» **Supplied entries**
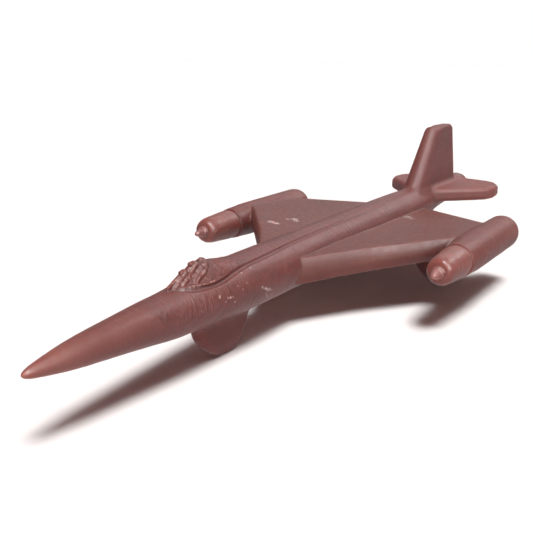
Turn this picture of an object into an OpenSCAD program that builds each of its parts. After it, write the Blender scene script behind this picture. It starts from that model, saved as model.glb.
==
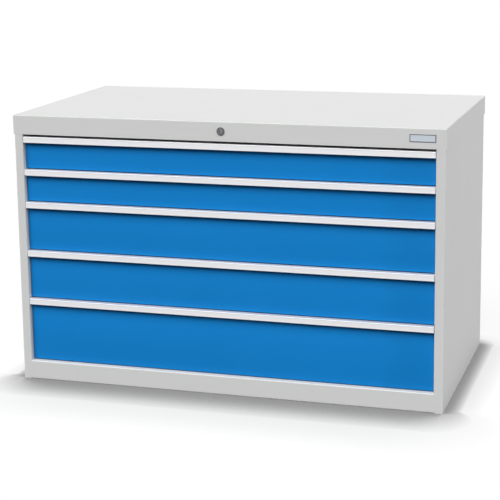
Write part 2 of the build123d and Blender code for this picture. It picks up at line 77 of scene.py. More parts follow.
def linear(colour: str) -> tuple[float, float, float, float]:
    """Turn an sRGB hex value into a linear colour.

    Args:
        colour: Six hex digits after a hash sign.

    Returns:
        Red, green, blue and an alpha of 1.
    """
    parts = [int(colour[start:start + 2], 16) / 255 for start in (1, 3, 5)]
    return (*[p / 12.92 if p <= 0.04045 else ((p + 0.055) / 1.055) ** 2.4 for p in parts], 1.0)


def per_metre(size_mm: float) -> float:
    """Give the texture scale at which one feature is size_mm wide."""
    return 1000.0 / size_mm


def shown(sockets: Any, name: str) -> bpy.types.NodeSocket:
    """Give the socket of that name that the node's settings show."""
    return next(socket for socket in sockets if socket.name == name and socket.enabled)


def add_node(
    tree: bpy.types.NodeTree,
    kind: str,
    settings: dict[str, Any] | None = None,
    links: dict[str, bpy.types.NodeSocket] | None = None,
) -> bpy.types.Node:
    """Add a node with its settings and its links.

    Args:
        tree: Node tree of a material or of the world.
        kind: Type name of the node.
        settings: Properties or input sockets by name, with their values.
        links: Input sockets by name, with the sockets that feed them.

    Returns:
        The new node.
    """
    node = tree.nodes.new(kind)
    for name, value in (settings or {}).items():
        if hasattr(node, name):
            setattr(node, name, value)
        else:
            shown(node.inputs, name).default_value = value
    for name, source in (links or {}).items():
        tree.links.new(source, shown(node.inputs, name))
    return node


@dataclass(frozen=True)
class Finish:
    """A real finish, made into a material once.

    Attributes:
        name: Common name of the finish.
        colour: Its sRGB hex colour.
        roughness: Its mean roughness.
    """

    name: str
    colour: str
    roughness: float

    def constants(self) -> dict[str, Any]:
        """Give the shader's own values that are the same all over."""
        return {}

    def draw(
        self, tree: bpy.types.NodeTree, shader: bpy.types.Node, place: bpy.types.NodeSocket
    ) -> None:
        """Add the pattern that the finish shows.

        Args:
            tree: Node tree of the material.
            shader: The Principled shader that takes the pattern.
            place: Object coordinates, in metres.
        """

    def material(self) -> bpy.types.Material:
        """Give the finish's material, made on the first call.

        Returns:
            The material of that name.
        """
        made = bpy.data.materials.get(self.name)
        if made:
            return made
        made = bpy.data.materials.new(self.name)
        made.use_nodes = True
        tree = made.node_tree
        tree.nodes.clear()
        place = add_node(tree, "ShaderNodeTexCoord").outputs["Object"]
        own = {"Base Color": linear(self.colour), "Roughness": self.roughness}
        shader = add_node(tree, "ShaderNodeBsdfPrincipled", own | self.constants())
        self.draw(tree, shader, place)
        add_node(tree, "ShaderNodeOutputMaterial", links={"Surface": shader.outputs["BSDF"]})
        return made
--
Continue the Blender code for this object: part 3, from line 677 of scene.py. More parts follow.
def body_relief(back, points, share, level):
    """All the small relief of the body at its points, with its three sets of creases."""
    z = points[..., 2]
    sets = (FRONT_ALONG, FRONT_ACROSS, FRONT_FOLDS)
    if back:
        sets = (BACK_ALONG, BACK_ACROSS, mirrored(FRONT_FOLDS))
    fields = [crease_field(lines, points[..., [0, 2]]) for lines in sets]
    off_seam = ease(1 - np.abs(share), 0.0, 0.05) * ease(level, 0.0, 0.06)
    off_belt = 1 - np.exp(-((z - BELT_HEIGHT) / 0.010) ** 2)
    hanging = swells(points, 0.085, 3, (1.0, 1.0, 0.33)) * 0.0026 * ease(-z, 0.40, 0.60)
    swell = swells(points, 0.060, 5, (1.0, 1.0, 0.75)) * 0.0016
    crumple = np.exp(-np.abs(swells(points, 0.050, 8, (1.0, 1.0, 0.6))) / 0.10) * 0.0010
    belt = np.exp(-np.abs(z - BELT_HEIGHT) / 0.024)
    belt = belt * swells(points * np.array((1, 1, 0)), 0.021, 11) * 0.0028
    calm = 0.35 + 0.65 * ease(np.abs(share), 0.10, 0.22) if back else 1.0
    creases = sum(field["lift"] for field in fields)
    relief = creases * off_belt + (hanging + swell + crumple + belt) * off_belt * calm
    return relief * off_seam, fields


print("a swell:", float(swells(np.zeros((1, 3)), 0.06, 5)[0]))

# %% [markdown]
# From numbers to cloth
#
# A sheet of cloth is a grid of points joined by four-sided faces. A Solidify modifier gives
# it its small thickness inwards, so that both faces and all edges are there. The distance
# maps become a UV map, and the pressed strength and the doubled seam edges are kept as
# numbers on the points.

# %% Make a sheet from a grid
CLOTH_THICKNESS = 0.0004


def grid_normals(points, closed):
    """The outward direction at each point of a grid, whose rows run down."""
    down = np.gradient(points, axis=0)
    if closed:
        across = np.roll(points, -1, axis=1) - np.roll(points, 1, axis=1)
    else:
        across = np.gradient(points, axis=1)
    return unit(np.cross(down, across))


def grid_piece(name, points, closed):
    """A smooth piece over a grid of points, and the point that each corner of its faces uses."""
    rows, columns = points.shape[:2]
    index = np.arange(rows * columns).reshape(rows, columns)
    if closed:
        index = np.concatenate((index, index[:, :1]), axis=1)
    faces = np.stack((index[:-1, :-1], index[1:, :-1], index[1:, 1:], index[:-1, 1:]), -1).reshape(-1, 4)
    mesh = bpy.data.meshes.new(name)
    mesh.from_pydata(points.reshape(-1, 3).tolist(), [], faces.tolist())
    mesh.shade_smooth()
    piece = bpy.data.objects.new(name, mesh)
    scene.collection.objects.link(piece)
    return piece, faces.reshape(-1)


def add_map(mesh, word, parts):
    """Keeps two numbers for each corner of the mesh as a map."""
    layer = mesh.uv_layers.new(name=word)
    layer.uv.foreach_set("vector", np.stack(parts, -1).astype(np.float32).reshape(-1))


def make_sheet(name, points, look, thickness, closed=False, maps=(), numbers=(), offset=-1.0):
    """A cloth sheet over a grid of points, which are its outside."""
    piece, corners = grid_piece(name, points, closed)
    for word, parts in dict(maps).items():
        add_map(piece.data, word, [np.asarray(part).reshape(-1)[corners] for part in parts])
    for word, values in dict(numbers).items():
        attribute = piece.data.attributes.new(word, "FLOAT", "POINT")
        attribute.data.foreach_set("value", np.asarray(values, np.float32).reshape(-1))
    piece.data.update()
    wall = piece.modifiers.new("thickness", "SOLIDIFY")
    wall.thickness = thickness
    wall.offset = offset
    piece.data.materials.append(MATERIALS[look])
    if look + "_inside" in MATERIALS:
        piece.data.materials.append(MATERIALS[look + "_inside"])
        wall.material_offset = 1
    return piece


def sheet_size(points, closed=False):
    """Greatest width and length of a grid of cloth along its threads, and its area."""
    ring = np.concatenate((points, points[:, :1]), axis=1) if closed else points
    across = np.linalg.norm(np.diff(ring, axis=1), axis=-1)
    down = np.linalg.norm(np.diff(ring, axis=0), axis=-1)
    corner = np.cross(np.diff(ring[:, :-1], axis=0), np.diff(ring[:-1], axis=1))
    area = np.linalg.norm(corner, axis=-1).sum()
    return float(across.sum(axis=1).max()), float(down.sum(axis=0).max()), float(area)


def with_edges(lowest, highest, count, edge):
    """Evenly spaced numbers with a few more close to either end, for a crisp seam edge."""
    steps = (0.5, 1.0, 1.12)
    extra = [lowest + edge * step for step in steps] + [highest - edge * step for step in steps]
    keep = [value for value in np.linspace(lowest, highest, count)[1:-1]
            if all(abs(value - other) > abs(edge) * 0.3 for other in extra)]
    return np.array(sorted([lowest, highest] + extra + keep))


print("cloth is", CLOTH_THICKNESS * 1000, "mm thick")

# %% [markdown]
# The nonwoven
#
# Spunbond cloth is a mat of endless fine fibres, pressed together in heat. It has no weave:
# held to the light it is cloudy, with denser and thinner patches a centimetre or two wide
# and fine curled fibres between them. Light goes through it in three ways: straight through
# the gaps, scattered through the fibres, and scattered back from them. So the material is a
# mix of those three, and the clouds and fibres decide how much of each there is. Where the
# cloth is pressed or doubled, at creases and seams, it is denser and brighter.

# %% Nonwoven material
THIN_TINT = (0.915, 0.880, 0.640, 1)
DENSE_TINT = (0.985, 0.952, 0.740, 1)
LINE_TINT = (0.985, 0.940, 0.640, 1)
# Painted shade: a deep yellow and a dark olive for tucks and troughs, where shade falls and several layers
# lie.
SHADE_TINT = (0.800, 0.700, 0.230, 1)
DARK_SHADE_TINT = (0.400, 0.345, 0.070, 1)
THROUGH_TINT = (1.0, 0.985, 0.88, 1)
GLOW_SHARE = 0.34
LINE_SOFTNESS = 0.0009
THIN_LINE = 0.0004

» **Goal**
Extract from the records above the lines from the one containing "Write part 2" to the one containing "return (*[p /", both lines included, exactly as they appear and with nothing else.

» **Expected output**
Write part 2 of the build123d and Blender code for this picture. It picks up at line 77 of scene.py. More parts follow.
def linear(colour: str) -> tuple[float, float, float, float]:
    """Turn an sRGB hex value into a linear colour.

    Args:
        colour: Six hex digits after a hash sign.

    Returns:
        Red, green, blue and an alpha of 1.
    """
    parts = [int(colour[start:start + 2], 16) / 255 for start in (1, 3, 5)]
    return (*[p / 12.92 if p <= 0.04045 else ((p + 0.055) / 1.055) ** 2.4 for p in parts], 1.0)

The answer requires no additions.